╔══

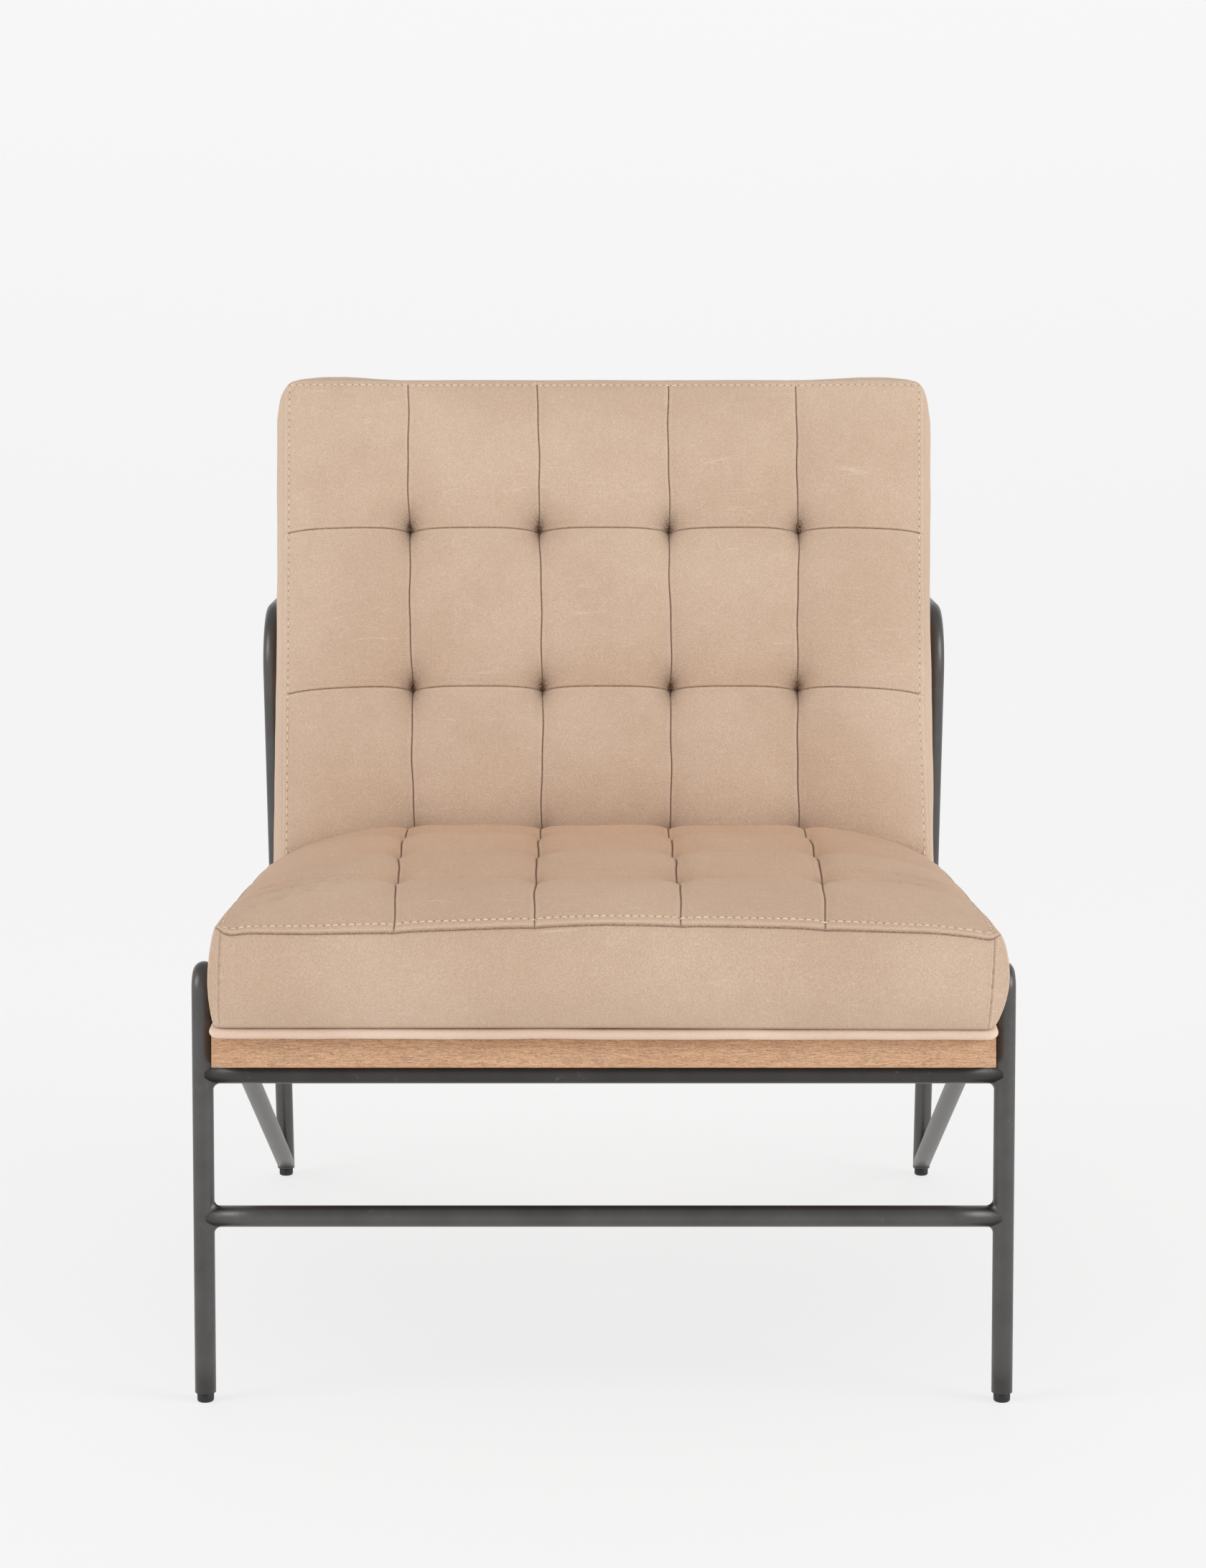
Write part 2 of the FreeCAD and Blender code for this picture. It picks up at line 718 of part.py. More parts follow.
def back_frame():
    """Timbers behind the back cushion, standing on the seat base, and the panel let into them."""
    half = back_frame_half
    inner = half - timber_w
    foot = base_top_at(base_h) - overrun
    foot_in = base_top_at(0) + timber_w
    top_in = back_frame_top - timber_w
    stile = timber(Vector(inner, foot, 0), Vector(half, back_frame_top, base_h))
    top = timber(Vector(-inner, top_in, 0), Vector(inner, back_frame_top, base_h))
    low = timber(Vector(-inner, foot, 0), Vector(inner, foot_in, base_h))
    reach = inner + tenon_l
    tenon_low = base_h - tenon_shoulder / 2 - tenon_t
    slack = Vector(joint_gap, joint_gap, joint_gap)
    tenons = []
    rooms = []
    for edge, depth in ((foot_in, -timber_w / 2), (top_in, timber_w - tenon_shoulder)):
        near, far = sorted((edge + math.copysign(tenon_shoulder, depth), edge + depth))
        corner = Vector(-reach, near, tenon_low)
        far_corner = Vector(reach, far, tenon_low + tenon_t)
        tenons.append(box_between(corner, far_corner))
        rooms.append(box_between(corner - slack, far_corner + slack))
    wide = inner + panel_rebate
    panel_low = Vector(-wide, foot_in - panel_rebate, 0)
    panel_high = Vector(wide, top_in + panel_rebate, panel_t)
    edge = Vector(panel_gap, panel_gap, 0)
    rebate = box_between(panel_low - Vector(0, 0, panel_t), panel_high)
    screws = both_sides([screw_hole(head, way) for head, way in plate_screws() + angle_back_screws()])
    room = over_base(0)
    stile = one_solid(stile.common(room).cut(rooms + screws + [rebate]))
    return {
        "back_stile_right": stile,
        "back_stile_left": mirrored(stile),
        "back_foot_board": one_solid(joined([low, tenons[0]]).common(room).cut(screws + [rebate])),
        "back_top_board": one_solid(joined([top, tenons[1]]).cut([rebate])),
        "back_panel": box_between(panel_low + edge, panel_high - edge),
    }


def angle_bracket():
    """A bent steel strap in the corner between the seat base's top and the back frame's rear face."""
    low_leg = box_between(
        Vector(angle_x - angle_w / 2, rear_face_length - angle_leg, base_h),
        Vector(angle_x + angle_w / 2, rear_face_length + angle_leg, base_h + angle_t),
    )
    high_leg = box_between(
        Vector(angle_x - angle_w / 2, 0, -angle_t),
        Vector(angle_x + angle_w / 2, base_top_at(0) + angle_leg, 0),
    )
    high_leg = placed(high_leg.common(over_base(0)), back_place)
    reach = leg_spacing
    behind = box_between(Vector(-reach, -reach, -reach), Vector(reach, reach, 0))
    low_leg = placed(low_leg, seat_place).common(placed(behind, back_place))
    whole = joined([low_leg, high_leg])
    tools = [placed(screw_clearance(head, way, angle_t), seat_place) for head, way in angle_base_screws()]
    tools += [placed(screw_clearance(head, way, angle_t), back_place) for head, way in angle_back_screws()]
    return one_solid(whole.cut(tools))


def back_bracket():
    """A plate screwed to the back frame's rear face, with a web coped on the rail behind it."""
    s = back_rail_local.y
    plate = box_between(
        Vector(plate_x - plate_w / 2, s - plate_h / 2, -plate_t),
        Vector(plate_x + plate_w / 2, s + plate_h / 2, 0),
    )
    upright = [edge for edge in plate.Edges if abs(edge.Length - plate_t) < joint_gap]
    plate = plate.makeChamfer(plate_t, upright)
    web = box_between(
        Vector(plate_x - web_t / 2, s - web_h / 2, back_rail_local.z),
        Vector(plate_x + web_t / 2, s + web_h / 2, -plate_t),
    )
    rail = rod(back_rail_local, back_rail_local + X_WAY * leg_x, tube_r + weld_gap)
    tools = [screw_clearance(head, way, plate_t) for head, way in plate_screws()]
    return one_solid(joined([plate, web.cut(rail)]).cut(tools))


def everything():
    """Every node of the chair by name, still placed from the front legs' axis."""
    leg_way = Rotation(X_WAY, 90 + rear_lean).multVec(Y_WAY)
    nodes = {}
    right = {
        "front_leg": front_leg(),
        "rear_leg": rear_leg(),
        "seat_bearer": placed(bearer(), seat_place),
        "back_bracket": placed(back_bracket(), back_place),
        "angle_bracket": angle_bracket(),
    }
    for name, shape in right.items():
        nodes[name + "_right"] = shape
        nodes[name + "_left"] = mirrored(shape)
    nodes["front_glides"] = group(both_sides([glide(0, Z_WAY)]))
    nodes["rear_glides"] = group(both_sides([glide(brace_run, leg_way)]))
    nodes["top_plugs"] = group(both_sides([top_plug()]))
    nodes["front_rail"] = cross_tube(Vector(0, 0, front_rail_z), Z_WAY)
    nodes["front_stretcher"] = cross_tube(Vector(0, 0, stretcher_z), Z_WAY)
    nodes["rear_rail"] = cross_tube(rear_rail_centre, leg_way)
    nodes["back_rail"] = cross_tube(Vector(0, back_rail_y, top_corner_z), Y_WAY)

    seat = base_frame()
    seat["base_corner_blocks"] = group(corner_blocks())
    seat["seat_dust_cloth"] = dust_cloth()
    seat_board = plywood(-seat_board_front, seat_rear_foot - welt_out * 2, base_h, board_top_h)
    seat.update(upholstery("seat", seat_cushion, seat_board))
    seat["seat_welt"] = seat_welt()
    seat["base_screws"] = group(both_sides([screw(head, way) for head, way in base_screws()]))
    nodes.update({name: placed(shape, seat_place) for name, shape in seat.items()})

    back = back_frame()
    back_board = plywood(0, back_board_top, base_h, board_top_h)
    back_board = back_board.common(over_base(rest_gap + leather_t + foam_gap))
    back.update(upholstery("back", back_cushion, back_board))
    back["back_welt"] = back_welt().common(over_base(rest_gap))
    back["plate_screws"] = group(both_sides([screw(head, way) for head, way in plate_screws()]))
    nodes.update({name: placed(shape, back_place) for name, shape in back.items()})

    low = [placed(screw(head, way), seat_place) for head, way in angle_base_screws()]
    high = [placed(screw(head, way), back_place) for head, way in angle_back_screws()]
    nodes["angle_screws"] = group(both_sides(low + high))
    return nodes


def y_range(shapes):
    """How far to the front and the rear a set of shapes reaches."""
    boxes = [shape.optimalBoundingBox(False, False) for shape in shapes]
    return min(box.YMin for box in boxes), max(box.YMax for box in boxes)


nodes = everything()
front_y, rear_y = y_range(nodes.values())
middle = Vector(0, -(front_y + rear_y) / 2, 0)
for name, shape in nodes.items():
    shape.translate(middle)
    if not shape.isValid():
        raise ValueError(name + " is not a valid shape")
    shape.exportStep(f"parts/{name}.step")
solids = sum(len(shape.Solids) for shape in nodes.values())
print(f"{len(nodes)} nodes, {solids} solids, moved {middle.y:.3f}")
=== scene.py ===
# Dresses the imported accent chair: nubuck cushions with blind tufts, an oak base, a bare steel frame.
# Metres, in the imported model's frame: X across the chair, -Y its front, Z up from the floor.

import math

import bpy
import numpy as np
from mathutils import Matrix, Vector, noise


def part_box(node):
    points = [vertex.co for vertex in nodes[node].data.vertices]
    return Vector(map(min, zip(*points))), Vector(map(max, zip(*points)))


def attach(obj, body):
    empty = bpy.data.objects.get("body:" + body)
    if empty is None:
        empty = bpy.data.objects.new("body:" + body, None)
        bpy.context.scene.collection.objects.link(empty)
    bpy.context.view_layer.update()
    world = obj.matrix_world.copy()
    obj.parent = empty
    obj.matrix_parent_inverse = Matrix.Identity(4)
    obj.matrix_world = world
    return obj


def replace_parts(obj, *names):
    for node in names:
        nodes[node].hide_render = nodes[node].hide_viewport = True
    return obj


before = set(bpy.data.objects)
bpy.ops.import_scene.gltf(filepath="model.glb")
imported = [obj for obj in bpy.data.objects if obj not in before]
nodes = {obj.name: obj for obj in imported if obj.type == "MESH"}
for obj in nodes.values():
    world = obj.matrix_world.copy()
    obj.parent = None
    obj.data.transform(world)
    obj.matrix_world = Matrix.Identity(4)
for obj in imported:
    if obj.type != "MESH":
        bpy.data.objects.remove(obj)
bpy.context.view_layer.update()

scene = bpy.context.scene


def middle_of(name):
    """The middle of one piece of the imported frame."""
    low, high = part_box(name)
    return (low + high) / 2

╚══

- [EXERCISE REQUIREMENTS]
Retype exactly what runs from the line containing "obj.matrix_world = world" through the line containing "scene = bpy.context.scene", both lines included, and stop there.

- [FULL RESPONSE]
    obj.matrix_world = world
    return obj


def replace_parts(obj, *names):
    for node in names:
        nodes[node].hide_render = nodes[node].hide_viewport = True
    return obj


before = set(bpy.data.objects)
bpy.ops.import_scene.gltf(filepath="model.glb")
imported = [obj for obj in bpy.data.objects if obj not in before]
nodes = {obj.name: obj for obj in imported if obj.type == "MESH"}
for obj in nodes.values():
    world = obj.matrix_world.copy()
    obj.parent = None
    obj.data.transform(world)
    obj.matrix_world = Matrix.Identity(4)
for obj in imported:
    if obj.type != "MESH":
        bpy.data.objects.remove(obj)
bpy.context.view_layer.update()

scene = bpy.context.scene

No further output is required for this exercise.